• WHAT THIS TASK INVOLVES:
Please give the listing again, word for word, with nothing left out.

• DATASET SECTION:
*****
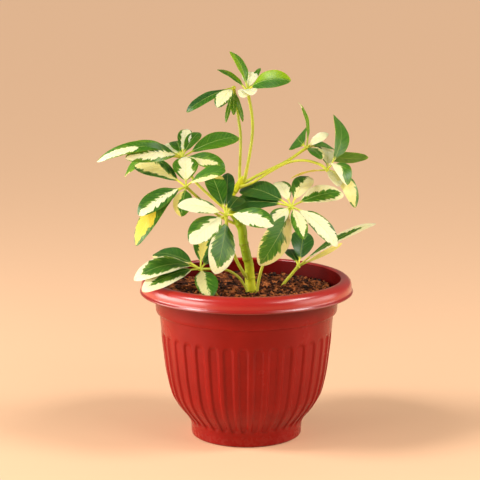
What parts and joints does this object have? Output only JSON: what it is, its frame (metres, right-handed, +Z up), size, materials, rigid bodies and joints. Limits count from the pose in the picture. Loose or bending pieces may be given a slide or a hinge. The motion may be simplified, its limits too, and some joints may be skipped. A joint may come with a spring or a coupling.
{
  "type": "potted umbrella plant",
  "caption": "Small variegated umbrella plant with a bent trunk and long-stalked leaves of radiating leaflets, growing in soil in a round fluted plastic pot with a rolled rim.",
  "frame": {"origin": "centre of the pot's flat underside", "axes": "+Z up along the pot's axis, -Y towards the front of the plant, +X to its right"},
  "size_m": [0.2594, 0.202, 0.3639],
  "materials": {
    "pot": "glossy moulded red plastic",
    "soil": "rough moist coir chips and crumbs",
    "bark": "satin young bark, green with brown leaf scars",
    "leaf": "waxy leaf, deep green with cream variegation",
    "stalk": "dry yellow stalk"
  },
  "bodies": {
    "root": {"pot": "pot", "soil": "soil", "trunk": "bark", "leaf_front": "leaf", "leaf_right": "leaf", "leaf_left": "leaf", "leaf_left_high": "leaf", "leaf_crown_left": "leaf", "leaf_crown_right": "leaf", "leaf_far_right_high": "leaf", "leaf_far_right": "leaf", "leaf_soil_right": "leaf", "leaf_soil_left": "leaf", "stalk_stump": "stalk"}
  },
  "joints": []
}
*****
• COMPLETE ANSWER:
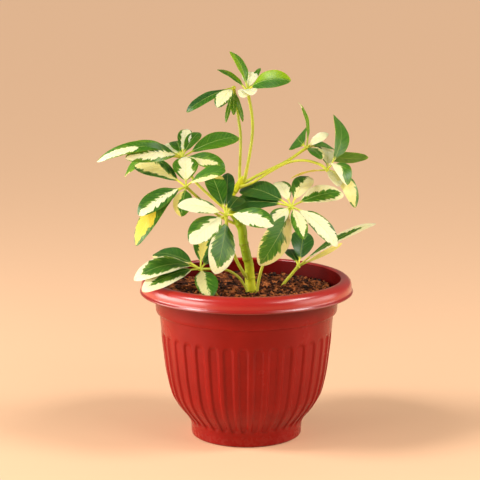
What parts and joints does this object have? Output only JSON: what it is, its frame (metres, right-handed, +Z up), size, materials, rigid bodies and joints. Limits count from the pose in the picture. Loose or bending pieces may be given a slide or a hinge. The motion may be simplified, its limits too, and some joints may be skipped. A joint may come with a spring or a coupling.
{
  "type": "potted umbrella plant",
  "caption": "Small variegated umbrella plant with a bent trunk and long-stalked leaves of radiating leaflets, growing in soil in a round fluted plastic pot with a rolled rim.",
  "frame": {"origin": "centre of the pot's flat underside", "axes": "+Z up along the pot's axis, -Y towards the front of the plant, +X to its right"},
  "size_m": [0.2594, 0.202, 0.3639],
  "materials": {
    "pot": "glossy moulded red plastic",
    "soil": "rough moist coir chips and crumbs",
    "bark": "satin young bark, green with brown leaf scars",
    "leaf": "waxy leaf, deep green with cream variegation",
    "stalk": "dry yellow stalk"
  },
  "bodies": {
    "root": {"pot": "pot", "soil": "soil", "trunk": "bark", "leaf_front": "leaf", "leaf_right": "leaf", "leaf_left": "leaf", "leaf_left_high": "leaf", "leaf_crown_left": "leaf", "leaf_crown_right": "leaf", "leaf_far_right_high": "leaf", "leaf_far_right": "leaf", "leaf_soil_right": "leaf", "leaf_soil_left": "leaf", "stalk_stump": "stalk"}
  },
  "joints": []
}